Set down all of the data exactly as it appears.

>> BEGIN Given material

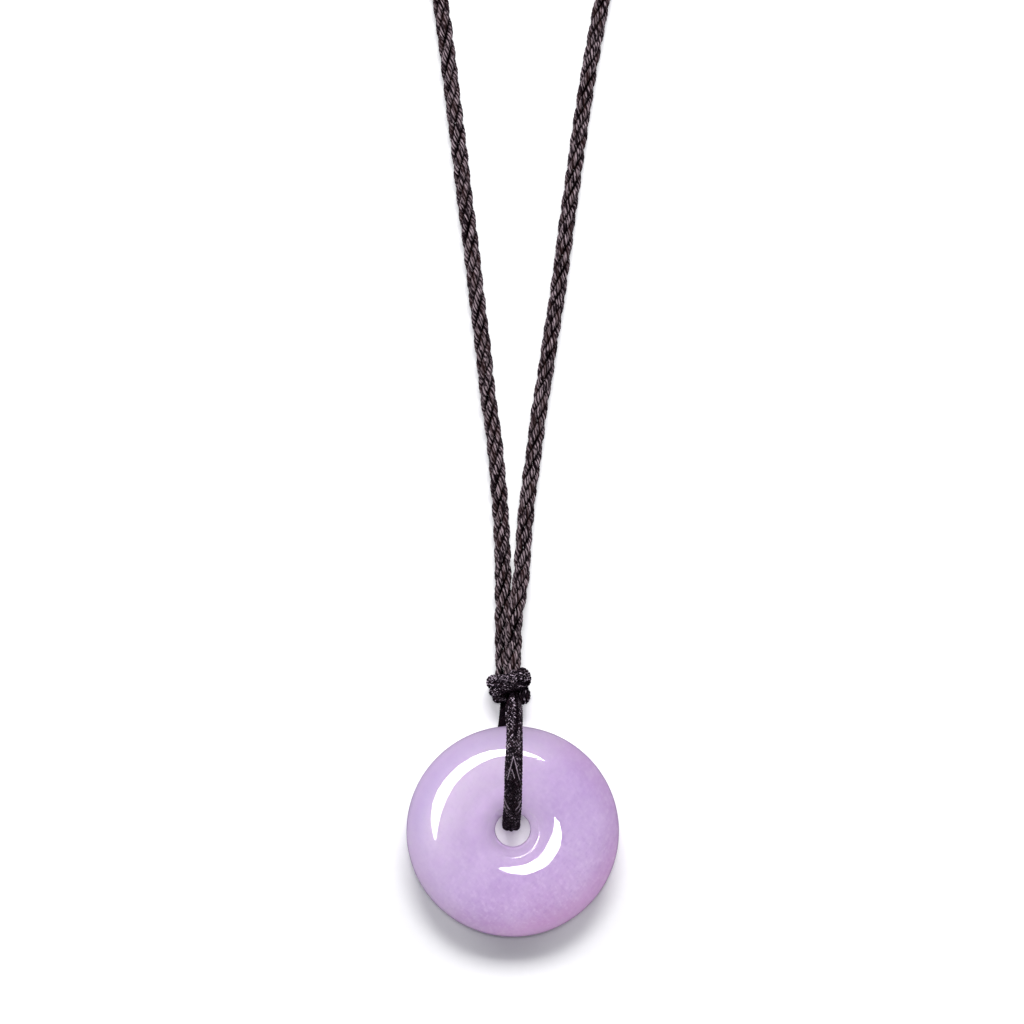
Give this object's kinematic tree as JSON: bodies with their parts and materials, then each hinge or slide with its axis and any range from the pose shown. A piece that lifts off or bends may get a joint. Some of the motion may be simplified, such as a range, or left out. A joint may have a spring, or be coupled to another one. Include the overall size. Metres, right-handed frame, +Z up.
{
  "type": "jade disc pendant on a neck cord",
  "caption": "Round lavender jade disc with a small hole, hung by two thin braided cords and a tied knot on a long dark twisted neck cord loop.",
  "frame": {"origin": "on the surface that the pendant lies on, under the middle of the disc, its thin cords and the knot together", "axes": "+X to the right as the front is seen, +Y from the disc towards the knot and the neck, +Z up out of the disc's front face"},
  "size_m": [0.0879, 0.3325, 0.0098],
  "materials": {
    "jade": "polished, cloudy, slightly see-through lavender stone",
    "braided_cord": "fine braided silky cord, brown-black",
    "twisted_cord": "four-strand twisted silky cord, brown-black"
  },
  "bodies": {
    "root": {"jade_disc": "jade", "bail_left": "braided_cord", "bail_right": "braided_cord", "knot": "braided_cord", "neck_cord": "twisted_cord"}
  },
  "joints": []
}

>> END Given material

» Answer to this task
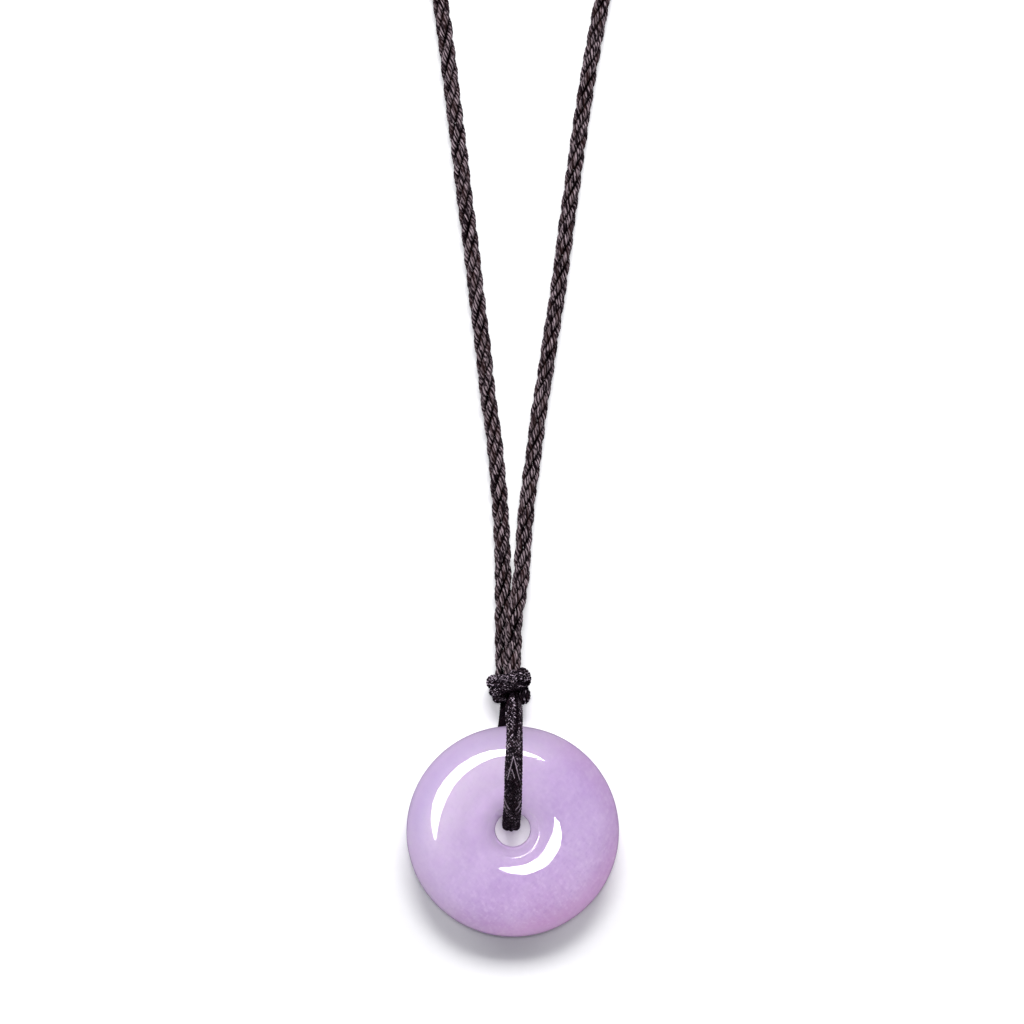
Give this object's kinematic tree as JSON: bodies with their parts and materials, then each hinge or slide with its axis and any range from the pose shown. A piece that lifts off or bends may get a joint. Some of the motion may be simplified, such as a range, or left out. A joint may have a spring, or be coupled to another one. Include the overall size. Metres, right-handed frame, +Z up.
{
  "type": "jade disc pendant on a neck cord",
  "caption": "Round lavender jade disc with a small hole, hung by two thin braided cords and a tied knot on a long dark twisted neck cord loop.",
  "frame": {"origin": "on the surface that the pendant lies on, under the middle of the disc, its thin cords and the knot together", "axes": "+X to the right as the front is seen, +Y from the disc towards the knot and the neck, +Z up out of the disc's front face"},
  "size_m": [0.0879, 0.3325, 0.0098],
  "materials": {
    "jade": "polished, cloudy, slightly see-through lavender stone",
    "braided_cord": "fine braided silky cord, brown-black",
    "twisted_cord": "four-strand twisted silky cord, brown-black"
  },
  "bodies": {
    "root": {"jade_disc": "jade", "bail_left": "braided_cord", "bail_right": "braided_cord", "knot": "braided_cord", "neck_cord": "twisted_cord"}
  },
  "joints": []
}